Nos dias de hoje consumimos conteúdos produzidos ou influenciados pela cultura drag, desde álbuns de cantoras pop como Renaissance da cantora norte-americana Beyoncé, diversos álbuns de Lady Gaga e tantas outras que inspiraram muitas queens e foram inspiradas por este universo. No Brasil temos artistas como Pabllo Vittar e Gloria Groove emplacando músicas nos topos dos charts de plataformas de consumo de músicas.
Mas este estilo de arte é mais antigo que muitos imaginam, o conceito está presente na história da humanidade desde os teatros na Grécia Antiga ou o Kabuki no século XVII no Japão, com os homens atores utilizando maquiagens e fantasias para interpretar personagens variados. Desde então o que conhecemos hoje como drag não parou de evoluir, abandonando apenas os palcos de teatros e tornando parte de muitos outros palcos e mídias.
A criação da persona inclui o uso de perucas, maquiagens e roupas exuberantes para alterar completamente a aparência fĩsica. Até traços da personalidade mudam devido a confiança conquistada pela liberdade de expressão. Sendo ela genuína e autêntica faz com que o sujeito se liberte da repressão enquanto performa aquilo que deseja.
O psiquiatra e psicanalista britânico Donald Winnicott introduz o conceito de verdadeiro self e falso self em 1960 para explicar parte do funcionamento psíquico, o falso self é descrito como a imagem criada para que o indivíduo se encaixe nas normas sociais impostas desde o início da sua existência, ou seja, é a ferramenta desenvolvida de ação para agradar o próximo – muitas vezes reprimindo a si mesmo.

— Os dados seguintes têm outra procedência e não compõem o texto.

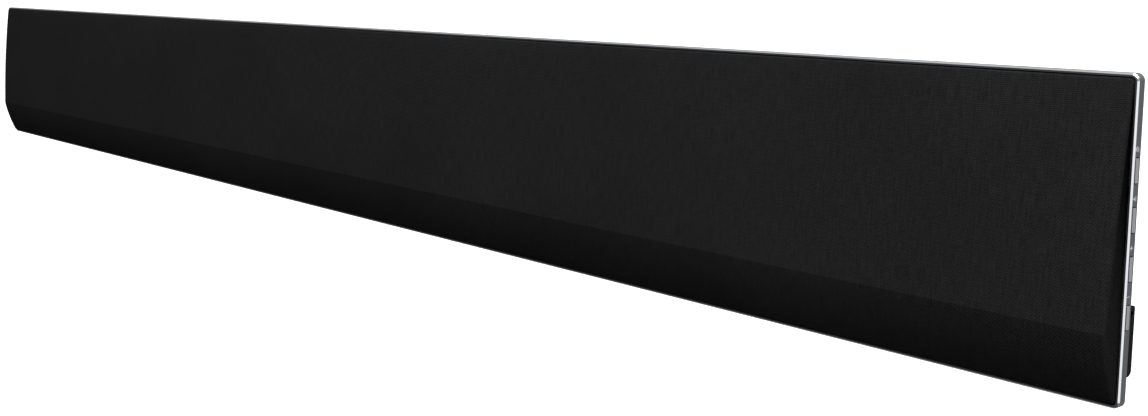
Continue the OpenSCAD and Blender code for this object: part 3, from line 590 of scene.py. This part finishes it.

Já o verdadeiro self diz respeito a autenticidade do sujeito, quem é independente das imposições externas. Segundo o próprio Donald Winnicott (...) Enquanto o self verdadeiro é sentido como real, a existência do falso self resulta em uma sensação de irrealidade e em um sentimento de futilidade.

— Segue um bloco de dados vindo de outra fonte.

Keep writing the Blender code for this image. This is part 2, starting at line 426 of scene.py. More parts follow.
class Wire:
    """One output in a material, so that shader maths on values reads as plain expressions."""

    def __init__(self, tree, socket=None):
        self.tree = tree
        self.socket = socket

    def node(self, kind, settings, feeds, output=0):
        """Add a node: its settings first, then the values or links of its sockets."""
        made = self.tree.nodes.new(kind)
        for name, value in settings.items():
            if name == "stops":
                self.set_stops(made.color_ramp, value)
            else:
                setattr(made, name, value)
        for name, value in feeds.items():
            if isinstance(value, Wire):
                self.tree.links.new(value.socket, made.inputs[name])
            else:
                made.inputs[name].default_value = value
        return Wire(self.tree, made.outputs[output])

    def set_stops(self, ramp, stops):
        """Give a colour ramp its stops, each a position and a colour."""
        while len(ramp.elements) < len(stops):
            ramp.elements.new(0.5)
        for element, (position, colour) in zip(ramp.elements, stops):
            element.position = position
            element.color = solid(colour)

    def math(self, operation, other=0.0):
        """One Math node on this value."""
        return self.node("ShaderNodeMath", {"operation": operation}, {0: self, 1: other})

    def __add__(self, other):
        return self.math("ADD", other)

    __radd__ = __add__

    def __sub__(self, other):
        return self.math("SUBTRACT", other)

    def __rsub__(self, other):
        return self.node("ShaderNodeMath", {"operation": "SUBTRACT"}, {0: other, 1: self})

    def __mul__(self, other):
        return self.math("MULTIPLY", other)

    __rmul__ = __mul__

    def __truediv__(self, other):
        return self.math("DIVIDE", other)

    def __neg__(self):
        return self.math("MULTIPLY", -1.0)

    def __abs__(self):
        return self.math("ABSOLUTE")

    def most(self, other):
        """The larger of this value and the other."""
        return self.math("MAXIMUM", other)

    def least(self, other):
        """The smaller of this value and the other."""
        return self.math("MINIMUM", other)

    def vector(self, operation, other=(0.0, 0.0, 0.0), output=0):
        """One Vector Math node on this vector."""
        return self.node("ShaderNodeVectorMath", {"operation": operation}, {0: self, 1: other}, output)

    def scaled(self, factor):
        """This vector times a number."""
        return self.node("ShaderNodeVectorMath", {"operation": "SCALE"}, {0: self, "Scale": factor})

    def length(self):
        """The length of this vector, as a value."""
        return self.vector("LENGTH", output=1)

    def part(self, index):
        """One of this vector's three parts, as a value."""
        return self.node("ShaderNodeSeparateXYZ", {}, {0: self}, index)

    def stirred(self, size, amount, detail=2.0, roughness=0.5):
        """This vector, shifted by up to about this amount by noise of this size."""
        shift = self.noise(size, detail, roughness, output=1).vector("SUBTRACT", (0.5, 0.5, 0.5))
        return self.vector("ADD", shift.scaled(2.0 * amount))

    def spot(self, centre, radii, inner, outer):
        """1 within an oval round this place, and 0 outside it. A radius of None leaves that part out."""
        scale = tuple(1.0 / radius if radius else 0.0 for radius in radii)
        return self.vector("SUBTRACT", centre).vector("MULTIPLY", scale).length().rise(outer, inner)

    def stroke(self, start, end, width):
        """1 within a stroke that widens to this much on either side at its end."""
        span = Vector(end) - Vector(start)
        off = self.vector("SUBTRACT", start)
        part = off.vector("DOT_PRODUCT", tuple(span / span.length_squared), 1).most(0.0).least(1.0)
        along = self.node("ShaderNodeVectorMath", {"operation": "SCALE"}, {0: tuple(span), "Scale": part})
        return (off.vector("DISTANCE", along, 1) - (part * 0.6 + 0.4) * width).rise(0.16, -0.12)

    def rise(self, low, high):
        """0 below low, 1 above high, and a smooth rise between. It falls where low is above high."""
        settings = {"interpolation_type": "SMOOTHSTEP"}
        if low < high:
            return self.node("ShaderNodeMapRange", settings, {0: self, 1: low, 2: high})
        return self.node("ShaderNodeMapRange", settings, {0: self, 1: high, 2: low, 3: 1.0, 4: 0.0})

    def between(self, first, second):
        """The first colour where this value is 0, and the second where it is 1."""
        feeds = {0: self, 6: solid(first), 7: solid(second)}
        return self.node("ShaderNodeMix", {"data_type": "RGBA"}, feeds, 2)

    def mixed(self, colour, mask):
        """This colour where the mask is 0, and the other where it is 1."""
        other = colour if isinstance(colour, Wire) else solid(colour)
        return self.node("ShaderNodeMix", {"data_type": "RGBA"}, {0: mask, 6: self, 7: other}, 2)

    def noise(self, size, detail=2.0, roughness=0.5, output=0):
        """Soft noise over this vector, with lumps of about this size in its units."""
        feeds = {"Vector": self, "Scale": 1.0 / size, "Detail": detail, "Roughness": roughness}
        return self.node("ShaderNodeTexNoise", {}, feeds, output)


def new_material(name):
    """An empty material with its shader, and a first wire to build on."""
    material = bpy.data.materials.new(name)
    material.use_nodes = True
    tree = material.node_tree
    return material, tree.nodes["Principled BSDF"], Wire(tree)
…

Ironicamente, é com a “máscara” da maquiagem que tantas pessoas vivem o verdadeiro self, e sendo quem realmente são, os/as performers desconstroem e parodiam regras conservadoras e a heteronormatividade. Além de ser um ato libertador também é um ato político.
Drag queens e kings foram e continuam sendo figuras importantes nas causas LGBTQIAP+, principalmente para as populações marginalizadas. E atualmente tornou-se popular e está recebendo cada vez mais reconhecimento e crédito na cultura pop, abrindo caminhos para a celebração da expressão daquilo que já foi tão rejeitado.
O reality show RuPaul’s Drag Race é um grande exemplo de como a exposição do verdadeiro self além de entreter também inspira, pois, o sucesso da versão original estadunidense foi tanto que atualmente existem versões do programa de competição em muitos outros países. As drag queens se tornaram estrelas de TV e são aclamadas por um público gigantesco.
Expressar aquilo que está tão ela arte externaliza e afirma o verdadeiro “eu”, aquele que tanto o risco de ser esmagado pelas imposições e pelo desejo ou necessidade de se encaixar em grupos. Para Winnicott, o não reconhecimento equivale ao enlouquecimento, visto que o sujeito se perde dele mesmo e consequentemente suas ações ocorrem sempre pensando no outro e nunca visando as próprias necessidades.
A cultura drag que conhecemos atualmente tem suas raízes nos Ballrooms, eventos organizados para que sujeitos marginalizados da comunidade LGBTQIAP+ se reunissem, dançassem e competissem por diversão, era um espaço dedicado a liberdade de expressão artística, sem a homofobia, transfobia e outras formas de preconceito e violência presentes em praticamente todos os lugares daquela época.
Quando o indivíduo se reconhece e celebra o que é verdadeiro dentro de si, Winnicott diz que ele (...) pode reunir-se e existir como unidade, não como defesa contra a ansiedade, mas como expressão do - eu sou -, eu estou vivo, eu sou eu mesmo. Nesse posicionamento tudo é criativo.